▸ **WRITTEN EXERCISE**
Send back all the data below, exactly as given.

▸ **DATA EXTRACT**
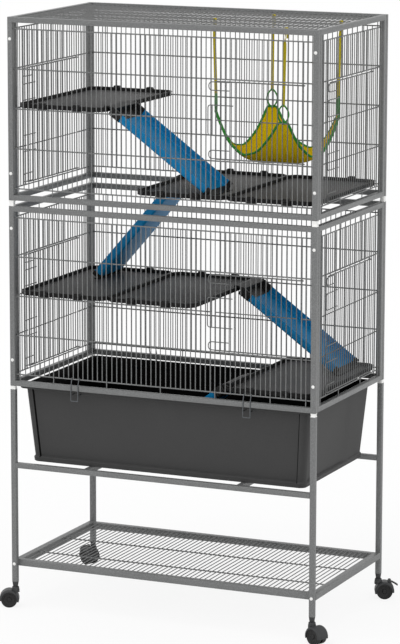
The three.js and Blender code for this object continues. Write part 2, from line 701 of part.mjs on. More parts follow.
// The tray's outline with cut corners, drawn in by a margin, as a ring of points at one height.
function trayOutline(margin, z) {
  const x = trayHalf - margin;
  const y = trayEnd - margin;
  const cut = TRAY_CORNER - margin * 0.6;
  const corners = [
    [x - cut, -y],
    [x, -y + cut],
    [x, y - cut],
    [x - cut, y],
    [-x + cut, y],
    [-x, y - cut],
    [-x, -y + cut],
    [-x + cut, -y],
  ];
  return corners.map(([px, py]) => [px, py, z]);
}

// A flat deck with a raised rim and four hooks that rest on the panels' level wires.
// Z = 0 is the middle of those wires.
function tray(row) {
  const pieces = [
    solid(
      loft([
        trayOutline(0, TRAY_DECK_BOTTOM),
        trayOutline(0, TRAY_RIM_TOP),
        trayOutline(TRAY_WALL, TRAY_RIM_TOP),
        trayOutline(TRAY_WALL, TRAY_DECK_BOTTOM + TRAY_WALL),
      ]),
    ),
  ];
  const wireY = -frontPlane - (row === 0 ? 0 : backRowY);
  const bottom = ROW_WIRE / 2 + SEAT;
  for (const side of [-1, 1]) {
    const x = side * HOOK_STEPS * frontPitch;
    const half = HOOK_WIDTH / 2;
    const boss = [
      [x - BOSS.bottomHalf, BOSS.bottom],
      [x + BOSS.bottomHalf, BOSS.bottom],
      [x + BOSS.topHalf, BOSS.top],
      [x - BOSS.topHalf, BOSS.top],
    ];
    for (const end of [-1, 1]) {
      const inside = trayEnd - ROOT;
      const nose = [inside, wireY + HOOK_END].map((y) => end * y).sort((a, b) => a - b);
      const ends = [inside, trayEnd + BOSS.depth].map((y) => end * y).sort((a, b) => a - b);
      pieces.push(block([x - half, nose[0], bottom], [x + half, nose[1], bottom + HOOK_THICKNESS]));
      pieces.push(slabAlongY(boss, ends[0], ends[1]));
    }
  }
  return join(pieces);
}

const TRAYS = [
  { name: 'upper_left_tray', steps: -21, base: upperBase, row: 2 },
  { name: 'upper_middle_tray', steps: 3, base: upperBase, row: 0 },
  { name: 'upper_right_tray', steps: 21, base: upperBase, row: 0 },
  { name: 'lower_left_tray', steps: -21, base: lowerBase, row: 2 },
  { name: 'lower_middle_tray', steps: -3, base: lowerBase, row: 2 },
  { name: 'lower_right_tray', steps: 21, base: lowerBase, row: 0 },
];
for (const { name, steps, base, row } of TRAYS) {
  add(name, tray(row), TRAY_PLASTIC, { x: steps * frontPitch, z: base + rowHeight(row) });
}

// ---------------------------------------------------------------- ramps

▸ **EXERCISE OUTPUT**
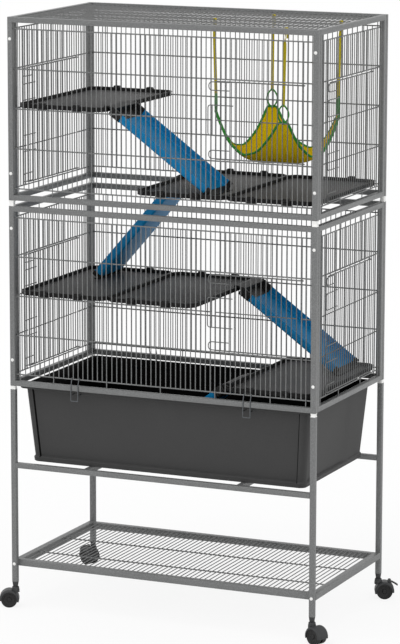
The three.js and Blender code for this object continues. Write part 2, from line 701 of part.mjs on. More parts follow.
// The tray's outline with cut corners, drawn in by a margin, as a ring of points at one height.
function trayOutline(margin, z) {
  const x = trayHalf - margin;
  const y = trayEnd - margin;
  const cut = TRAY_CORNER - margin * 0.6;
  const corners = [
    [x - cut, -y],
    [x, -y + cut],
    [x, y - cut],
    [x - cut, y],
    [-x + cut, y],
    [-x, y - cut],
    [-x, -y + cut],
    [-x + cut, -y],
  ];
  return corners.map(([px, py]) => [px, py, z]);
}

// A flat deck with a raised rim and four hooks that rest on the panels' level wires.
// Z = 0 is the middle of those wires.
function tray(row) {
  const pieces = [
    solid(
      loft([
        trayOutline(0, TRAY_DECK_BOTTOM),
        trayOutline(0, TRAY_RIM_TOP),
        trayOutline(TRAY_WALL, TRAY_RIM_TOP),
        trayOutline(TRAY_WALL, TRAY_DECK_BOTTOM + TRAY_WALL),
      ]),
    ),
  ];
  const wireY = -frontPlane - (row === 0 ? 0 : backRowY);
  const bottom = ROW_WIRE / 2 + SEAT;
  for (const side of [-1, 1]) {
    const x = side * HOOK_STEPS * frontPitch;
    const half = HOOK_WIDTH / 2;
    const boss = [
      [x - BOSS.bottomHalf, BOSS.bottom],
      [x + BOSS.bottomHalf, BOSS.bottom],
      [x + BOSS.topHalf, BOSS.top],
      [x - BOSS.topHalf, BOSS.top],
    ];
    for (const end of [-1, 1]) {
      const inside = trayEnd - ROOT;
      const nose = [inside, wireY + HOOK_END].map((y) => end * y).sort((a, b) => a - b);
      const ends = [inside, trayEnd + BOSS.depth].map((y) => end * y).sort((a, b) => a - b);
      pieces.push(block([x - half, nose[0], bottom], [x + half, nose[1], bottom + HOOK_THICKNESS]));
      pieces.push(slabAlongY(boss, ends[0], ends[1]));
    }
  }
  return join(pieces);
}

const TRAYS = [
  { name: 'upper_left_tray', steps: -21, base: upperBase, row: 2 },
  { name: 'upper_middle_tray', steps: 3, base: upperBase, row: 0 },
  { name: 'upper_right_tray', steps: 21, base: upperBase, row: 0 },
  { name: 'lower_left_tray', steps: -21, base: lowerBase, row: 2 },
  { name: 'lower_middle_tray', steps: -3, base: lowerBase, row: 2 },
  { name: 'lower_right_tray', steps: 21, base: lowerBase, row: 0 },
];
for (const { name, steps, base, row } of TRAYS) {
  add(name, tray(row), TRAY_PLASTIC, { x: steps * frontPitch, z: base + rowHeight(row) });
}

// ---------------------------------------------------------------- ramps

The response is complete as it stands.